Overblog
Editer l'article Suivre ce blog Administration + Créer mon blog
2 septembre 2016 5 02 /09 /septembre /2016 10:20

Mise en scène

L'Art de la mise en scène, que j'ai pratiqué un grand temps de ma vie, m'a ramené, sans le savoir, à des pratiques anciennes, plastiques, choisies, qu'un moment j'avais crues détournées par le théâtre, qui n'était pas un premier choix, mais dont j'ai gardé certains codes dans ma pratique.

Par exemple, la culture de cet « art de l'éphémère » comme matière de la création. L'action théâtrale demande beaucoup de travail pour un résultat qui ne se matérialise pas, sinon à l'instant de la rencontre avec le public.
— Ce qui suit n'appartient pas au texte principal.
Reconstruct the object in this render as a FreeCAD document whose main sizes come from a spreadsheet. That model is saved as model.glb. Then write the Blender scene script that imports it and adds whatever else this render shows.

Ainsi sans doute de toute œuvre créée. En effet, le moment de la « répétition » où l'on forge une matière impalpable, entraine celui de la « représentation » qui a besoin de l'échange avec l'autre. Lorsque je dis « échange », je veux dire par là que l’œuvre seule n'aura pas de valeur intrinsèque, quelle qu'elle soit, sinon dans le moment où l'autre lui donnera son attention, son émotion, et son regard qui font exister la création

Ensuite, l'art de la « récupération ». Le metteur en scène ne crée pas tout, il peut imaginer des décors, des costumes, des lumières, des placements, il peut se saisir d'un texte non contestable, mais il dispose au final d'un matériau unique et non réductible : le corps, la voix, le vécu du comédien qu'il met en scène. Cette réalité le contraint à prendre, à récupérer, pour son discours tout ce qui se joue dans le corps de son interprète. J'aime cette utilisation des supports, des objets, des matières qui ont une histoire, une forme, un passé qu'on ne soumet pas en tous points à sa volonté mais qu'on apprend à respecter tout en les mettant au service de son projet. J'aime cette nécessité d'une « improvisation à partir de » qui ne parle pas d'une virginité de la page mais de l'importance d'un fond d'existence.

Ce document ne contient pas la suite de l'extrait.